Back On Track
3/31/2016 12:00:00 AM | MTF
Andy Sneddon, CMUChippewas.com
MOUNT PLEASANT, Mich. - The Central Michigan track and field team will open the spring schedule this weekend at three meets.
Most of the squad will go to Charleston, Ill., for the Eastern Illinois Big Blue Classic, while others will partake in the Stanford Invitational and still others will go to the Distance Carnival at San Francisco State.
"Looking for a starting point, where are we at?" CMU director of track and field/cross country Mark Guthrie said. "This week it starts and practices keep getting faster from here on out."
The Chippewas are back at it just five weeks after closing the indoor season at the MAC Championships. The CMU men finished fifth, the women were seventh in that event.
"I thought we did not have a good meet on the women's side at the conference," said Guthrie, who is beginning his third outdoor season in charge of the program. "On the women's side we were pretty young and it showed. The men were relatively good.
"I still think we're a better outdoor team than we are an indoor team because (outdoors) you pick up the discus, the javelin, you have the steeplechase. The 10K kind of fits our group a little better than the 5K."
The Chippewas, as they have been in the recent past, are strong in several areas, particularly the throws. The mainstays on the men's side are senior Cole Walderzak, junior Dylan Banagis, and sophomore Kevin Weiler; while on the women's side, it's senior Devene Brown and juniors Kylee Dobbelaere and Kyleigh Young.
Walderzak is the defending outdoor MAC champion in the discus.
The CMU men will also look to defend their MAC title in the 4x400 relay. Three of the four members of that squad - Erick Huertas, Ziemowit Dutkewicz and Malik Vasquez - are back. That trio, along with Quincy Briggs, set the CMU indoor record in the event in the MAC indoor championships.
Benjamin Hayes, another very capable long sprinter, also returns and the Chippewas' speed corps should be bolster with the addition of sophomore Berkley Edwards, a transfer from Minnesota.
Dutkewicz joins Shane Moffo, who was second in the 60-meter hurdles at the MAC indoors, to give the Chippewas two very capable hurdlers.

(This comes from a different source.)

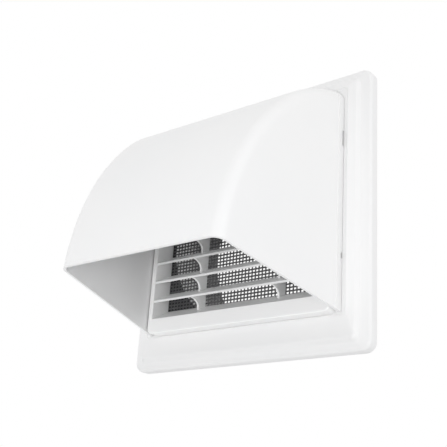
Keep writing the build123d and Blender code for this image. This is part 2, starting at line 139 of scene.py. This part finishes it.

Others who could be major contributors on the men's team are long jumper Diavonte Smith, high jumper Matt Mueller along with distance mainstays Nate Ghena, Silas DeKalita and Joseph Emmanuel.
On the women's side, the Chippewas feature several middle-distance runners, such as junior Kelsey Ross and freshman Samantha Cuneo, who are highly capable, Guthrie said.
The sprints feature freshman Gabriella Beauvais, who is also a solid long jumper, and sophomore Tina Davis. Hurdler Kyla Walton, a sophomore, along with April Micheaux, also a sophomore, also enter the season loaded with potential.
Micheaux was fourth in the pentathlon at the MAC indoors.
Like the men, the CMU women feature a number of solid mainstays in the distance events, including Megan O'Neil, Kirsten Olling, Kelly Schubert and Samantha Allmacher.
Hayes, Huertas and Dutkiewicz will go to Stanford this weekend, while Ghena, DeKalita, Ross, Olling, Schubert and Allmacher will run in the Distance Carnival at San Francisco State.
Those student-athletes will encounter good competition on the west coast, Guthrie said, as will the balance of the Chippewas who will go to Eastern Illinois' Big Blue Classic, which features 15 teams.
"You're going to have pretty good competition in every event," Guthrie said. "And you're hoping for a mark to get you into the MAC, and maybe more."
Guthrie said the weekend is about discovering where each of the athletes stacks up, and then setting a course which will allow each to peak for the MAC Outdoor Championships, which are Mary 12-14 at Toledo.
There have been increasingly encouraging signs in the three years since Guthrie took over the program. And while CMU has made strides, it, like every other collegiate track and field program, is largely measured on its performance in the league meet.
"Each year is a different year," Guthrie said. "It's getting all those pieces to come together, and then being good on the right day."